The RPSC 2026 syllabus explicitly lists seven social problems under Topic 44: dowry, divorce, corruption, poverty, prostitution, unemployment, and drug addiction. PYQ data confirms that corruption, poverty, and dowry have been the most frequently asked sub-domains (2021: definition of political corruption - 2m; 2023: demerits of dowry - 2m; 2023: culture of poverty - 2m; 2023: casual employment - 2m).

Sociological framework: C. Wright Mills (1959) distinguished between "personal troubles" and "public issues". What appears to be an individual's failing (e.g., unemployment) is often a structural problem (insufficient jobs in the economy). This Mills framework underpins how RPSC examiners frame questions about social problems.

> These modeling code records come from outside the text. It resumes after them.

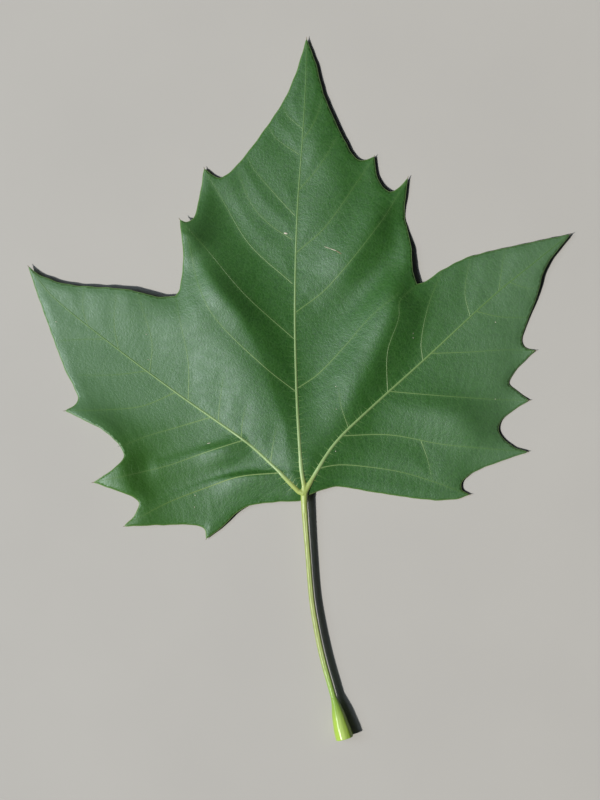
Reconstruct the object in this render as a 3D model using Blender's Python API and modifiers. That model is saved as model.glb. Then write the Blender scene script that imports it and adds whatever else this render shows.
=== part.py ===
"""A london plane leaf that has dropped off its tree, lying face up on level ground.

The blade is three lobes. Each is split along its main vein, and the vein runs in that slot. The three main
veins meet at the hub, where the stalk takes over and runs back to its swollen, hollow foot.

Blender works in metres with +Z up. The leaf's own numbers are in millimetres, measured from the hub: x across
the leaf, y along the midrib towards the centre lobe's tip, and z above the ground. The finished leaf is then
shifted, so that the world's origin is on the ground under the middle of its bounding box.
"""

import math

import bmesh
import bpy
import numpy as np
from mathutils import Vector
from mathutils.geometry import delaunay_2d_cdt, interpolate_bezier

MM = 0.001

# Driving dimensions, in millimetres.
BLADE_THICKNESS = 0.35
BLADE_REST_HEIGHT = 1.35  # top of the blade above the ground where no fold lifts it
MARGIN_CALM = 0.6  # how much of each fold has died away at the margin
MARGIN_CALM_WIDTH = 7.0
HUB_HOLD = 12.0  # within this distance of the hub the folds keep their height
MESH_PITCH = 3.6  # spacing of the blade's inner points
MARGIN_STEP = 2.6  # longest side of the margin's outline
LIMB_STEP = 6.0  # longest side of a vein's or the stalk's path
GAP = 0.3  # clear distance between pieces that grow together
LEFT_HUB_CLEARANCE = 2.3  # the left seam meets the vein slots this far from the hub
RIGHT_HUB_CLEARANCE = 4.0  # and the right seam, where the veins leave the hub closer together
VEIN_BEVEL = 2  # eight sides
STALK_BEVEL = 5  # fourteen sides
FOOT_SIDES = 24

# The margin of each lobe, clockwise seen from above. A TOOTH is a sharp point, and the rest is rounded.
ROUND = 0
TOOTH = 1
LEFT_SINUS = (-42.7, 64.7)
RIGHT_SINUS = (37.3, 68.7)

CENTRE_MARGIN = (
    (*LEFT_SINUS, TOOTH), (-41.3, 67.0, ROUND), (-40.1, 77.6, ROUND), (-40.5, 84.1, ROUND),
    (-41.3, 90.1, TOOTH), (-38.9, 89.1, ROUND), (-36.4, 91.4, ROUND), (-34.2, 101.4, ROUND),
    (-33.3, 107.2, TOOTH), (-30.6, 105.1, ROUND), (-27.5, 104.2, ROUND), (-20.7, 110.3, ROUND),
    (-7.8, 128.3, ROUND), (-3.2, 138.0, ROUND),
    (0.7, 150.2, TOOTH), (3.8, 141.7, ROUND), (6.8, 130.7, ROUND), (15.2, 113.0, ROUND), (18.8, 109.9, ROUND),
    (23.1, 111.2, TOOTH), (24.2, 104.2, ROUND), (27.7, 99.6, ROUND), (31.2, 100.6, ROUND),
    (34.3, 104.1, TOOTH), (33.2, 93.3, ROUND), (35.4, 80.3, ROUND), (35.9, 73.0, ROUND),
    (*RIGHT_SINUS, TOOTH),
)

RIGHT_MARGIN = (
    (*RIGHT_SINUS, TOOTH), (40.1, 69.5, ROUND), (45.6, 73.3, ROUND), (54.5, 77.7, ROUND), (74.2, 82.3, ROUND),
    (88.0, 85.2, TOOTH), (80.2, 74.7, ROUND), (77.2, 65.0, ROUND), (72.3, 51.3, ROUND), (73.1, 48.0, ROUND),
    (76.7, 46.7, TOOTH), (72.8, 43.0, ROUND), (68.0, 36.3, ROUND), (70.4, 33.4, ROUND),
    (74.5, 30.2, TOOTH), (66.2, 24.3, ROUND), (64.5, 20.0, ROUND), (69.0, 14.9, ROUND),
    (74.0, 13.0, TOOTH), (59.2, 7.7, ROUND), (53.0, 4.0, ROUND), (52.2, 0.6, ROUND),
    (54.7, -1.2, TOOTH), (49.8, -2.7, ROUND), (41.2, -2.8, ROUND), (22.5, -0.2, ROUND), (11.2, 1.6, ROUND),
    (5.8, 0.6, ROUND),
    (1.7, -1.0, TOOTH),
)

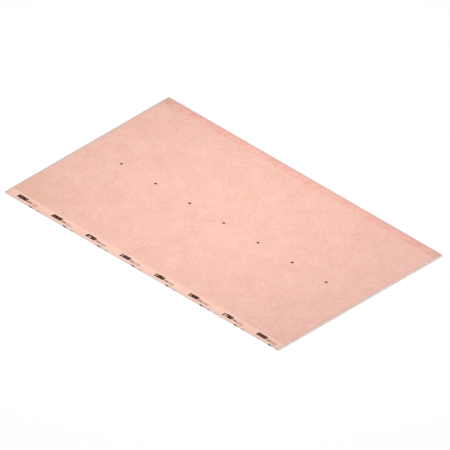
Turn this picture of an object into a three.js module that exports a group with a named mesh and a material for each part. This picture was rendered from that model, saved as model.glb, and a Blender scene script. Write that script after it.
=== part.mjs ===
// A plasterboard (drywall) sheet with tapered long edges and square-cut ends, lying face side up.
// Millimetres. +X runs along the sheet, +Y across it and +Z up through its thickness.
// The origin is at the middle of the underside.
//
// The sheet is a laminate of three pieces. The face paper is one strip: it covers the front,
// follows the tapers down, wraps both long edges and is folded under the core as two flaps.
// The backing paper is laid over those flaps and stops short of the long edges.

import * as THREE from "three";

// The sheet
const sheetLength = 2000; // between the two cut ends
const sheetWidth = 1200; // over the two wrapped long edges
const sheetThickness = 12.5; // over both papers, away from the tapers

// The two papers
const facePaperThickness = 0.3;
const backPaperThickness = 0.3;
const flapWidth = 26; // face paper folded under the core, measured from the long edge
const backPaperInset = 12; // strip of flap that the backing paper leaves bare at each long edge

// The tapered long edges
const taperWidth = 50; // sloping strip beside each long edge, which takes the joint tape
const taperDepth = 1.5; // how far the face has dropped where it meets the long edge
const taperEasing = 14; // length over which the flat face rolls over into the slope
const frontArrisRadius = 1.8; // outside of the paper, from the slope into the long edge
const backArrisRadius = 1.3; // outside of the paper, where it folds under

// Facets on each curve of the section
const curveSteps = 5;

const halfWidth = sheetWidth / 2;
const taperAngle = Math.atan2(taperDepth, taperWidth);

const paleGypsum = { color: 0xe9ddd5, roughness: 0.95, metalness: 0 };
const pinkPaper = { color: 0xf4bfb1, roughness: 0.85, metalness: 0 };
const greyBrownPaper = { color: 0xb8aa99, roughness: 0.9, metalness: 0 };

// Half of the line that the face paper follows, seen in section: from the end of the flap,
// around the long edge and up the taper to the flat of the face. The outside of the paper is at
// inset 0, and its inside, which the core fills, is at inset facePaperThickness.
function traceHalfWrap(inset) {
  const slopeAtArris = taperWidth - frontArrisRadius;
  const arrisCentreHeight =
    sheetThickness - slopeAtArris * Math.tan(taperAngle) - frontArrisRadius / Math.cos(taperAngle);
  const faceHeight = sheetThickness - inset;
  const slopeTop = halfWidth - taperWidth - inset * Math.tan(taperAngle / 2);
  const easeReach = taperEasing / 2;

  const flapEnd = new THREE.Vector2(halfWidth - flapWidth, backPaperThickness + inset);
  const line = new THREE.Path();
  line.absarc(
    halfWidth - backArrisRadius,
    backPaperThickness + backArrisRadius,
    backArrisRadius - inset,
    -Math.PI / 2,
    0,
  );
  line.absarc(
    halfWidth - frontArrisRadius,
    arrisCentreHeight,
    frontArrisRadius - inset,
    0,
    Math.PI / 2 - taperAngle,
  );
  line.lineTo(
    slopeTop + easeReach * Math.cos(taperAngle),
    faceHeight - easeReach * Math.sin(taperAngle),
  );
  line.quadraticCurveTo(slopeTop, faceHeight, slopeTop - easeReach, faceHeight);
  return [flapEnd, ...line.getPoints(curveSteps)];
}

// The whole line, from the flap at +Y over the face to the flap at -Y
function traceWrap(inset) {
  const plusSide = traceHalfWrap(inset);
  const minusSide = plusSide.map((point) => new THREE.Vector2(-point.x, point.y));
  return [...plusSide, ...minusSide.reverse()];
}

// Runs a section, drawn across the sheet, along its whole length
function runAlongSheet(section) {
  const geometry = new THREE.ExtrudeGeometry(new THREE.Shape(section), {
    depth: sheetLength,
    steps: 1,
    bevelEnabled: false,
  });
  const across = new THREE.Vector3(0, 1, 0);
  const up = new THREE.Vector3(0, 0, 1);
  const along = new THREE.Vector3(1, 0, 0);
  geometry.applyMatrix4(new THREE.Matrix4().makeBasis(across, up, along));
  return geometry;
}

function makePiece(name, section, finish) {
  const piece = new THREE.Mesh(runAlongSheet(section), new THREE.MeshStandardMaterial(finish));
  piece.name = name;
  piece.position.x = -sheetLength / 2;
  return piece;
}

// The core fills the face paper, and between the flaps it reaches down to the backing paper
function makeGypsumCore() {
  const underside = halfWidth - flapWidth;
  const section = [
    ...traceWrap(facePaperThickness),
    new THREE.Vector2(-underside, backPaperThickness),
    new THREE.Vector2(underside, backPaperThickness),
  ];
  return makePiece("gypsum_core", section, paleGypsum);
}

function makeFacePaper() {
  const section = [...traceWrap(0), ...traceWrap(facePaperThickness).reverse()];
  return makePiece("face_paper", section, pinkPaper);
}

function makeBackPaper() {
  const reach = halfWidth - backPaperInset;
  const section = [
    new THREE.Vector2(-reach, 0),
    new THREE.Vector2(reach, 0),
    new THREE.Vector2(reach, backPaperThickness),
    new THREE.Vector2(-reach, backPaperThickness),
  ];
  return makePiece("back_paper", section, greyBrownPaper);
}

const drywallSheet = new THREE.Group();
drywallSheet.add(makeGypsumCore(), makeFacePaper(), makeBackPaper());

export default drywallSheet;
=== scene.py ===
import math
import random

import bpy
from mathutils import Matrix, Vector, noise


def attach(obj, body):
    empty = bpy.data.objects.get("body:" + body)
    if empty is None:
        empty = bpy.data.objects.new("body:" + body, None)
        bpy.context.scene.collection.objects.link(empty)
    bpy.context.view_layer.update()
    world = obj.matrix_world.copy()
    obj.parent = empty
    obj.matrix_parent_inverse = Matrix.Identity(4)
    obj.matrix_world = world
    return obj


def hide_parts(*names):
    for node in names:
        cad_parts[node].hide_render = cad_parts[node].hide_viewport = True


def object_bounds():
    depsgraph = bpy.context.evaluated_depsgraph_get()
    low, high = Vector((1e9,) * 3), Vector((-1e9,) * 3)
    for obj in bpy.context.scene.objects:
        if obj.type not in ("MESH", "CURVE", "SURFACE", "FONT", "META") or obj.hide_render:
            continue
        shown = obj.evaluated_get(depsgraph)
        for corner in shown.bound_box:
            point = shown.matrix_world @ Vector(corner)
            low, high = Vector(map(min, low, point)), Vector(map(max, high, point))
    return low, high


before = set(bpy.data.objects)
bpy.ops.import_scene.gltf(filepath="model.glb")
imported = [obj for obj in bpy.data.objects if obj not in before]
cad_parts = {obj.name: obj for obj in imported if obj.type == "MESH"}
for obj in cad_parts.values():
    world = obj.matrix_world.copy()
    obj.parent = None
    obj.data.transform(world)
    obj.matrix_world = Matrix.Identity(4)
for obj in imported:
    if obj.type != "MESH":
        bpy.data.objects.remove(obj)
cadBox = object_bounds()
print("sheet loaded")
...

Interrelationships: These problems rarely exist in isolation. Poverty drives families to demand dowry as financial security; unemployment pushes individuals towards drug dependence or prostitution as survival strategies; corruption diverts welfare funds meant to reduce poverty; and divorce rates rise with economic stress and changing gender norms.


Predicted RAS Questions

Based on PYQ trends and 2026 syllabus analysis

1 5M What are the main demerits of the dowry system? State the legal provisions against it. 5 marks · 50 words

Model Answer

Dowry's demerits: (1) female foeticide — daughters seen as liabilities; (2) dowry deaths — 6,450 in 2022 (NCRB); (3) domestic violence — ongoing harassment; (4) debt traps for bride's family. Legal protection: Dowry Prohibition Act 1961 (5 years imprisonment); IPC 498A (cruelty by husband); IPC 304B (dowry death — minimum 7 years).